Task to complete: Take the records underneath and set them down exactly.

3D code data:

+-------+

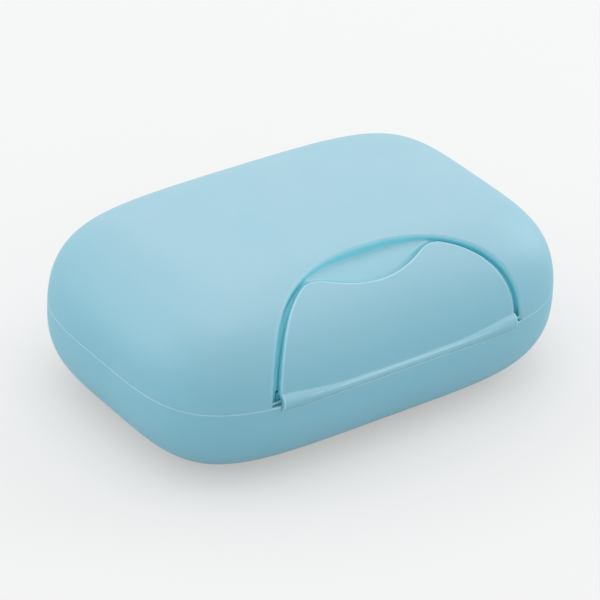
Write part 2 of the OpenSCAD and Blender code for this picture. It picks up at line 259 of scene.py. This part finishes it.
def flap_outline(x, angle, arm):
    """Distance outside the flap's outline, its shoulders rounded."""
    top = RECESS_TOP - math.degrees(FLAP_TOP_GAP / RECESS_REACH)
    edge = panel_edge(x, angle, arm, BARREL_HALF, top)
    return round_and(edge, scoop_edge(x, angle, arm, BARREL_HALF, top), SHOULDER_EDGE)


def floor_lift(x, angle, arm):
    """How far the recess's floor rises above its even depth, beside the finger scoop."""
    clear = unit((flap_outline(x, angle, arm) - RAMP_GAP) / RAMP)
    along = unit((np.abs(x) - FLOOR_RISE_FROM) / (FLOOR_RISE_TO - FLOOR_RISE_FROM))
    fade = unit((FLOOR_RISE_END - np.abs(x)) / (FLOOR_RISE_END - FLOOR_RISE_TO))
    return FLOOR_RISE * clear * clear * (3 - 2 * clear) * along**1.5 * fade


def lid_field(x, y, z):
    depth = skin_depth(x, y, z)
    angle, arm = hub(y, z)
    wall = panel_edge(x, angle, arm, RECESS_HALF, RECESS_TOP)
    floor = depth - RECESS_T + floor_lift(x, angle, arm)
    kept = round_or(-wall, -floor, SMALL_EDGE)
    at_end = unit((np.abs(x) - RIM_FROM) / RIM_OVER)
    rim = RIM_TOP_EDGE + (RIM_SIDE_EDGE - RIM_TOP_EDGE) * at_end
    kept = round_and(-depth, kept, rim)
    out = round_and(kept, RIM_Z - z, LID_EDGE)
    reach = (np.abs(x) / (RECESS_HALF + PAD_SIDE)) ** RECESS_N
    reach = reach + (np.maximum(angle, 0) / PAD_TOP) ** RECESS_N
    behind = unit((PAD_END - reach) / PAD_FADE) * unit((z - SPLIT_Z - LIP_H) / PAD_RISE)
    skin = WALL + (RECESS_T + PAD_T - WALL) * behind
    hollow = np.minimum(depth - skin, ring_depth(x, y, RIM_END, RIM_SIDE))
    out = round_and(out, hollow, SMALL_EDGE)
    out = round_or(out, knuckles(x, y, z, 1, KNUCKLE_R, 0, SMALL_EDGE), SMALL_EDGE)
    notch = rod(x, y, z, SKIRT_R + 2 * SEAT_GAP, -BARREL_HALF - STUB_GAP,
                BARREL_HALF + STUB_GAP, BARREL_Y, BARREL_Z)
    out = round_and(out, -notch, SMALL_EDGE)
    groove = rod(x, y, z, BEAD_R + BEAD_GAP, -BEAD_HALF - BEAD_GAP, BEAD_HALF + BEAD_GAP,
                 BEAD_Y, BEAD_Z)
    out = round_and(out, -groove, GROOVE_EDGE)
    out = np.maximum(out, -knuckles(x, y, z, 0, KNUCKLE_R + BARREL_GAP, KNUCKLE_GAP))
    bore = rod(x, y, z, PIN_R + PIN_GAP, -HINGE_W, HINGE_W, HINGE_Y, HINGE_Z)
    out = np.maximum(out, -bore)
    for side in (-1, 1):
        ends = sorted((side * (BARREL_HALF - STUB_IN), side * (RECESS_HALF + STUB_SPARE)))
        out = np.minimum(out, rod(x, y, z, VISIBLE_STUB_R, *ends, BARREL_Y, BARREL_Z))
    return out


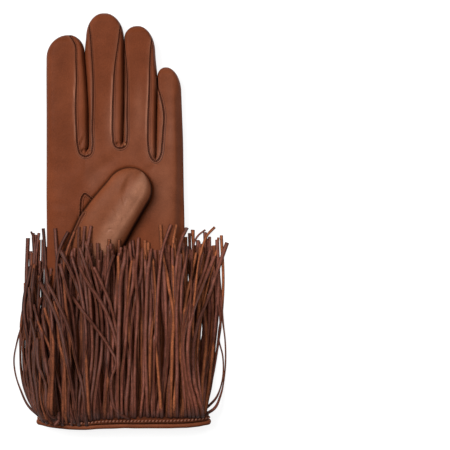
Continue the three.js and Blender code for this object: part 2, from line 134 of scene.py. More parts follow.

+-------+

Result of the exercise:
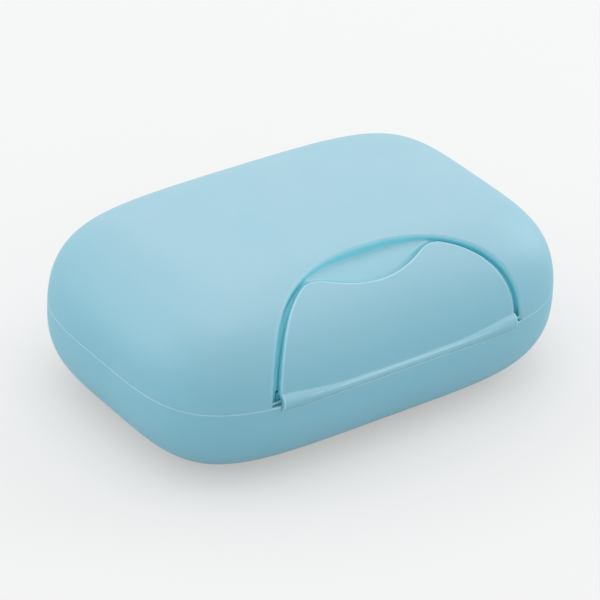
Write part 2 of the OpenSCAD and Blender code for this picture. It picks up at line 259 of scene.py. This part finishes it.
def flap_outline(x, angle, arm):
    """Distance outside the flap's outline, its shoulders rounded."""
    top = RECESS_TOP - math.degrees(FLAP_TOP_GAP / RECESS_REACH)
    edge = panel_edge(x, angle, arm, BARREL_HALF, top)
    return round_and(edge, scoop_edge(x, angle, arm, BARREL_HALF, top), SHOULDER_EDGE)


def floor_lift(x, angle, arm):
    """How far the recess's floor rises above its even depth, beside the finger scoop."""
    clear = unit((flap_outline(x, angle, arm) - RAMP_GAP) / RAMP)
    along = unit((np.abs(x) - FLOOR_RISE_FROM) / (FLOOR_RISE_TO - FLOOR_RISE_FROM))
    fade = unit((FLOOR_RISE_END - np.abs(x)) / (FLOOR_RISE_END - FLOOR_RISE_TO))
    return FLOOR_RISE * clear * clear * (3 - 2 * clear) * along**1.5 * fade


def lid_field(x, y, z):
    depth = skin_depth(x, y, z)
    angle, arm = hub(y, z)
    wall = panel_edge(x, angle, arm, RECESS_HALF, RECESS_TOP)
    floor = depth - RECESS_T + floor_lift(x, angle, arm)
    kept = round_or(-wall, -floor, SMALL_EDGE)
    at_end = unit((np.abs(x) - RIM_FROM) / RIM_OVER)
    rim = RIM_TOP_EDGE + (RIM_SIDE_EDGE - RIM_TOP_EDGE) * at_end
    kept = round_and(-depth, kept, rim)
    out = round_and(kept, RIM_Z - z, LID_EDGE)
    reach = (np.abs(x) / (RECESS_HALF + PAD_SIDE)) ** RECESS_N
    reach = reach + (np.maximum(angle, 0) / PAD_TOP) ** RECESS_N
    behind = unit((PAD_END - reach) / PAD_FADE) * unit((z - SPLIT_Z - LIP_H) / PAD_RISE)
    skin = WALL + (RECESS_T + PAD_T - WALL) * behind
    hollow = np.minimum(depth - skin, ring_depth(x, y, RIM_END, RIM_SIDE))
    out = round_and(out, hollow, SMALL_EDGE)
    out = round_or(out, knuckles(x, y, z, 1, KNUCKLE_R, 0, SMALL_EDGE), SMALL_EDGE)
    notch = rod(x, y, z, SKIRT_R + 2 * SEAT_GAP, -BARREL_HALF - STUB_GAP,
                BARREL_HALF + STUB_GAP, BARREL_Y, BARREL_Z)
    out = round_and(out, -notch, SMALL_EDGE)
    groove = rod(x, y, z, BEAD_R + BEAD_GAP, -BEAD_HALF - BEAD_GAP, BEAD_HALF + BEAD_GAP,
                 BEAD_Y, BEAD_Z)
    out = round_and(out, -groove, GROOVE_EDGE)
    out = np.maximum(out, -knuckles(x, y, z, 0, KNUCKLE_R + BARREL_GAP, KNUCKLE_GAP))
    bore = rod(x, y, z, PIN_R + PIN_GAP, -HINGE_W, HINGE_W, HINGE_Y, HINGE_Z)
    out = np.maximum(out, -bore)
    for side in (-1, 1):
        ends = sorted((side * (BARREL_HALF - STUB_IN), side * (RECESS_HALF + STUB_SPARE)))
        out = np.minimum(out, rod(x, y, z, VISIBLE_STUB_R, *ends, BARREL_Y, BARREL_Z))
    return out


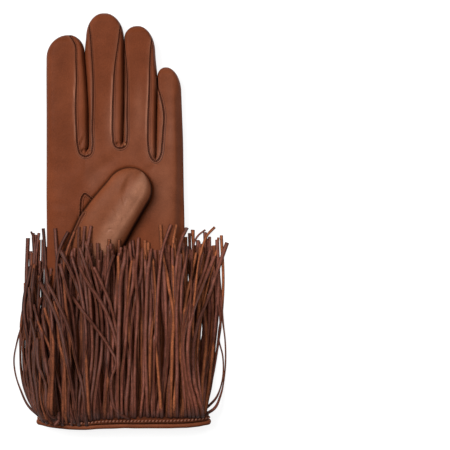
Continue the three.js and Blender code for this object: part 2, from line 134 of scene.py. More parts follow.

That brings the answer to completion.